One is there’s this neighborhood in East Jerusalem called Sheikh Jarrah and it’s a Palestinian neighborhood largely. There is a particular property dispute involving a number of homes in Sheikh Jarrah that’s been going on for about 40 years. And coincidentally, the decision with respect to ownership of those homes, whether it will rest with the Palestinians or the Israelis, was scheduled to be decided last week by the Israeli Supreme Court. Again, something that’s been in litigation for decades. And so the whole Sheikh Jarrah thing became a bit of a flashpoint and a focus.

Some Palestinians were saying the occupiers are stealing our land, others kind of seeing it for what it actually is. It’s quite a pedestrian, if somewhat complex property dispute where the parties happened to be Israeli and Palestinian. But it’s not about some horrific colonialist land grab. But that’s how the press has chosen to portray it.

So there were some riots over Sheikh Jarrah and the court agreed to postpone the decision. Then you have the month of Ramadan, which unfortunately, very often becomes a month of rioting in Israel.

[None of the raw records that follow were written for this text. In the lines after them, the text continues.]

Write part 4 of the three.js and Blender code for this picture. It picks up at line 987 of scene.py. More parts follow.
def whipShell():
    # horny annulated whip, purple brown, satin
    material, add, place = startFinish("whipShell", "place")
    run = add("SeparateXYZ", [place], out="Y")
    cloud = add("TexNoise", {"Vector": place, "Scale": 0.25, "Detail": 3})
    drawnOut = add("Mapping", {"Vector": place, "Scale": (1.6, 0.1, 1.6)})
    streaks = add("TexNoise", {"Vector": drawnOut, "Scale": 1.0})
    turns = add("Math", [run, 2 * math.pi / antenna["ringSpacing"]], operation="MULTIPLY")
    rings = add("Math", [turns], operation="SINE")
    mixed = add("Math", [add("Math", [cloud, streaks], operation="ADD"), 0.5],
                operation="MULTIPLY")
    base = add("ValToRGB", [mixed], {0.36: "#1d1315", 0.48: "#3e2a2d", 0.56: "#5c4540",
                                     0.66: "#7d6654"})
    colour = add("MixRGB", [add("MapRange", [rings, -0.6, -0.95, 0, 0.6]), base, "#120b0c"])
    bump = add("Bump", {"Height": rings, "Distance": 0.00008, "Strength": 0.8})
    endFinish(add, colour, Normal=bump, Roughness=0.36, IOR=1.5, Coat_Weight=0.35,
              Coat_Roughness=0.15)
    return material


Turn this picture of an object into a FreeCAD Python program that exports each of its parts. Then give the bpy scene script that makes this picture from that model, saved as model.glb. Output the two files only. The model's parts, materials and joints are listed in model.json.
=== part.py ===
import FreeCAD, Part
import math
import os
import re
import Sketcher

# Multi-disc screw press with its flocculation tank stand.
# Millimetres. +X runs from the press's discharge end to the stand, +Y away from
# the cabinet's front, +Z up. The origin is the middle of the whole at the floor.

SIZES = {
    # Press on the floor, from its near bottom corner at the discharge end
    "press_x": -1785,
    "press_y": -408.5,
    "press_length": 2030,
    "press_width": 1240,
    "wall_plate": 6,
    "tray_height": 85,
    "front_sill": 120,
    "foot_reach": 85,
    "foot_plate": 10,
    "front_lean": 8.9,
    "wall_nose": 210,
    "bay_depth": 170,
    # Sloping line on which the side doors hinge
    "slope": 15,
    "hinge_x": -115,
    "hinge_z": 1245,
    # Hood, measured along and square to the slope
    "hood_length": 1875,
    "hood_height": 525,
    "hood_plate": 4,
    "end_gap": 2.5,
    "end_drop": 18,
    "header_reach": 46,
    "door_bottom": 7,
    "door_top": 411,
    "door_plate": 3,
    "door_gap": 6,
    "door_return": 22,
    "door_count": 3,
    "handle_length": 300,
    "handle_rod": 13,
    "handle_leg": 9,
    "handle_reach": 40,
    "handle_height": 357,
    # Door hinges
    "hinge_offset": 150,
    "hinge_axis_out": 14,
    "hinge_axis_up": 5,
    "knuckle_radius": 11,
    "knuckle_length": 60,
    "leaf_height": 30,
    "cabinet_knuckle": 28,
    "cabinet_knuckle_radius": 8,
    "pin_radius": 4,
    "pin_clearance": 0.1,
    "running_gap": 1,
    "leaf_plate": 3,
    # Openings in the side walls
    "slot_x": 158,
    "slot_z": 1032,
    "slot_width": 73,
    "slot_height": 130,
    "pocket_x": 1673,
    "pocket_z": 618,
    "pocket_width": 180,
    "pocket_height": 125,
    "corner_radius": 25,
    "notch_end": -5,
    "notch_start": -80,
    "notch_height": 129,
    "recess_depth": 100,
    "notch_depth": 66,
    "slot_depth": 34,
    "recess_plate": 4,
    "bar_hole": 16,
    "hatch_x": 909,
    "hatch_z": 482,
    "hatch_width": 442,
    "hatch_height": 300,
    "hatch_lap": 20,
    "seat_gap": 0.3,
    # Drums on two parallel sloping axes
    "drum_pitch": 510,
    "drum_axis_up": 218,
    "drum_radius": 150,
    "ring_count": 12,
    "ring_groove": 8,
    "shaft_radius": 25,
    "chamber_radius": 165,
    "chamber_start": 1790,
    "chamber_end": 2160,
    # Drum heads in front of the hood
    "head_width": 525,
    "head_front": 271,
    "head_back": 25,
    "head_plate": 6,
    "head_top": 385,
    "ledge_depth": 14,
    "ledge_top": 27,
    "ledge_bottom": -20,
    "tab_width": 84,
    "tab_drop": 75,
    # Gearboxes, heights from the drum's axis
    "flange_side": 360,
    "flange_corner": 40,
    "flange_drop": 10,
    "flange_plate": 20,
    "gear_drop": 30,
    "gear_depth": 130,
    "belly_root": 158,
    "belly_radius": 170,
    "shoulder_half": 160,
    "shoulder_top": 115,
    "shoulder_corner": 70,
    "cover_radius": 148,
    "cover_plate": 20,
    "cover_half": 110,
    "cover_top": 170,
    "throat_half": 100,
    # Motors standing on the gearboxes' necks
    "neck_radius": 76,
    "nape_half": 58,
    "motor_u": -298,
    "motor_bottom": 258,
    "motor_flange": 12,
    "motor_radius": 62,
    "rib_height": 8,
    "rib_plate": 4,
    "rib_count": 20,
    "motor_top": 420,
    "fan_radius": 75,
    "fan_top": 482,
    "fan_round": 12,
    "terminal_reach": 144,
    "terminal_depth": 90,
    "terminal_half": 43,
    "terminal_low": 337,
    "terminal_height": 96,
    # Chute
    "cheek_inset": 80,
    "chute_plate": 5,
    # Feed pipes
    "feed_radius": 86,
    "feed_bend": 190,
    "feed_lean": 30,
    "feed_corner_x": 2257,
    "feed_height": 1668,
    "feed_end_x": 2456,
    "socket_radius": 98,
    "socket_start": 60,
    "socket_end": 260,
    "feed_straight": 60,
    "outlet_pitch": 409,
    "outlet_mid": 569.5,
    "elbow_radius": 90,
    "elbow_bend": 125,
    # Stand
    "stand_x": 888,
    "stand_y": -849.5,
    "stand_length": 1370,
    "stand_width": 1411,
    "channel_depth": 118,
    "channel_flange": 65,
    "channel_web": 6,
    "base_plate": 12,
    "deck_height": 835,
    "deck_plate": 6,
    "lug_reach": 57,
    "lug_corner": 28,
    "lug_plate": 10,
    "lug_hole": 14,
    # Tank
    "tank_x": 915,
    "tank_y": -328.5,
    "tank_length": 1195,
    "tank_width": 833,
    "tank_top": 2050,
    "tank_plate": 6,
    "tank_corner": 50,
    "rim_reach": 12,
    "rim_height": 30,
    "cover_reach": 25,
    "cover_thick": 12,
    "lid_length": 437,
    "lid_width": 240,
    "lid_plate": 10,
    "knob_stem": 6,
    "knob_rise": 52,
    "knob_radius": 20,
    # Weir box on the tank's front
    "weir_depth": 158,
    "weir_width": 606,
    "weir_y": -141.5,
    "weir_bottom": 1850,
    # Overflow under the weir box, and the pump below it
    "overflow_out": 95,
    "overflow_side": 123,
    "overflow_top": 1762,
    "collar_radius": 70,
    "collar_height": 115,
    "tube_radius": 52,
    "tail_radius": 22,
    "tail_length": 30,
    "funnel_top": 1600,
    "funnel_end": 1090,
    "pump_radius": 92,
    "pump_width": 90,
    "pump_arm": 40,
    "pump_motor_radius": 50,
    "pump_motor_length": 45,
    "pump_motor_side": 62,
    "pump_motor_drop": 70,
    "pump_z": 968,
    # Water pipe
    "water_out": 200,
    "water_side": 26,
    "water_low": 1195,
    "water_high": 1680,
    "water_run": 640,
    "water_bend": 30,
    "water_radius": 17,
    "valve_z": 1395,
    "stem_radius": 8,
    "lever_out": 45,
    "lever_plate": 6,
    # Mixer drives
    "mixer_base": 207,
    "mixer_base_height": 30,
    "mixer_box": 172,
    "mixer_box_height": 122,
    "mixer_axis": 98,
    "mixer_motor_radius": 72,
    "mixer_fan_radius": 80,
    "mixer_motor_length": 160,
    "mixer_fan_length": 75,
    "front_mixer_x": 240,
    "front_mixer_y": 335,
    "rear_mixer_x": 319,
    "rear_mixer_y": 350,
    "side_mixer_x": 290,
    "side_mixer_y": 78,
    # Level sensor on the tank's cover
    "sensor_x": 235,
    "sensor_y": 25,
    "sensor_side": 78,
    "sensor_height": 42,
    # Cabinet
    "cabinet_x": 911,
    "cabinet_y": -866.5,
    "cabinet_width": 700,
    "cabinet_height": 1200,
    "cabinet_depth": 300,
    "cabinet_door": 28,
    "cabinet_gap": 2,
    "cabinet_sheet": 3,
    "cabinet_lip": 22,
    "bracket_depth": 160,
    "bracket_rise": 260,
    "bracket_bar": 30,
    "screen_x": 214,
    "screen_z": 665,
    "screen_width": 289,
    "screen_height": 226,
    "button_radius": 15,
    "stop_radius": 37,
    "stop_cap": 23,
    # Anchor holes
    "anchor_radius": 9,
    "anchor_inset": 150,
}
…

And this year, it was a little worse. And to be perfectly candid, the Israeli police handled it very badly. They were concerned about riots. They knew there was talk about riots, they knew that young Palestinians had been building up stockpiles of rocks and Molotov cocktails in the Al-Aqsa Mosque, place of worship. And so they got a little heavy handed in terms of restricting access.

There’s a big square called Damascus Gate, which is one of the entrances to the Old City. Of course, it’s near Al-Aqsa and Muslims just like to congregate there and hang out during Ramadan in the evening and the police just blocked it off. Which was not the smartest thing to do because it angered people even more.

And so then, before we knew it, we did have full blown riots with quite heavy-handed policing, around Al-Aqsa Mosque and in East Jerusalem. And at the same time, you have Mahmoud Abbas, who’s president of the Palestinian Authority. And he had said a few months ago, we’re going to have elections. And the elections, of course, were supposed to fall right around now. And I guess he got some internal polling that showed that if there were elections now that Hamas would actually probably win the West Bank. So he said, you know, what, the Israelis are about to storm and take over and occupy Al-Aqsa Mosque. And that’s really terrible, so let’s cancel the elections and focus on that.

That lie is one that Abbas, the moderate, pulls out all the time. He does it constantly, whenever he needs to distract from his own internal or domestic problems he says, the Israelis are taking over the mosque. And it’s all not true. So that was kind of the final straw, and then it was last Monday when Hamas said, alright, that’s it, you know, you guys are occupying Al-Aqsa, somebody has to defend Islam and Jerusalem. So get all of your police out of Al-Aqsa and out of the area around Al-Aqsa by 6 p.m., or we’re going to attack Tel Aviv. And they did.

They started shortly after 6 p.m. on Monday. It was quite amazing. They don’t usually give us warning. And that’s when it all started. There was at that point, nothing going on between Hamas and Israel. The attacks on Israeli civilians have been ongoing. There have been 1000s of rockets now shot into Israel, directed at civilians intentionally and they shot the first shot. Now, what the foreign press is trying to do is say that’s why it’s all linked. Well, it’s actually not all linked. The fact that Hamas chooses to link a lie about Israel taking over the Al-Aqsa Mosque in the Temple Mount area to this conflict doesn’t make it true.

Sean Speer

Let me ask you a question closer to home in Canada. There have been protests and episodes of violence in Canadian cities in recent days, including evidence that Canadian Jews were targeted by pro-Palestinian protesters in some high-profile cases in Montreal and Toronto over the weekend. We’ve since had some politicians come out in reaction to those alleged incidents. As someone who’s lived in Canada and in Israel, and of course, has served as ambassador to Israel, can you just reflect on these events in Canada and what it means for Canada’s own politics and culture and perspectives on the Israel-Palestine question?

Vivian Bercovici

The Jewish Federations, which is sort of an umbrella organization in Toronto, for all Jewish organizations, posted on Twitter last night a notice to Jewish people, if you feel unsafe, call 911 and then contact us if you feel threatened. This is unbelievable. This is Toronto, this is my hometown. It was a very large rally in Nathan Phillips Square in support of the Palestinians. And there’s a small counter-demonstration by people supporting Israel. I’m sure many of whom, but not all of them, were Jewish. And they were attacked physically and there’s a lot more than that going on. I find it horrifying that it has taken my prime minister, Justin Trudeau, two days to come out with a statement that frankly said nothing.

Sean Speer

Let me just say on behalf of The Hub editorial team, and of course, our audience that we’re thinking of you and your family in these circumstances, and praying for your safety as well as the safety of others in the region. Thank you for thoughts and insights. I think our audience will benefit a great deal from your perspective. Be safe and thank you very much.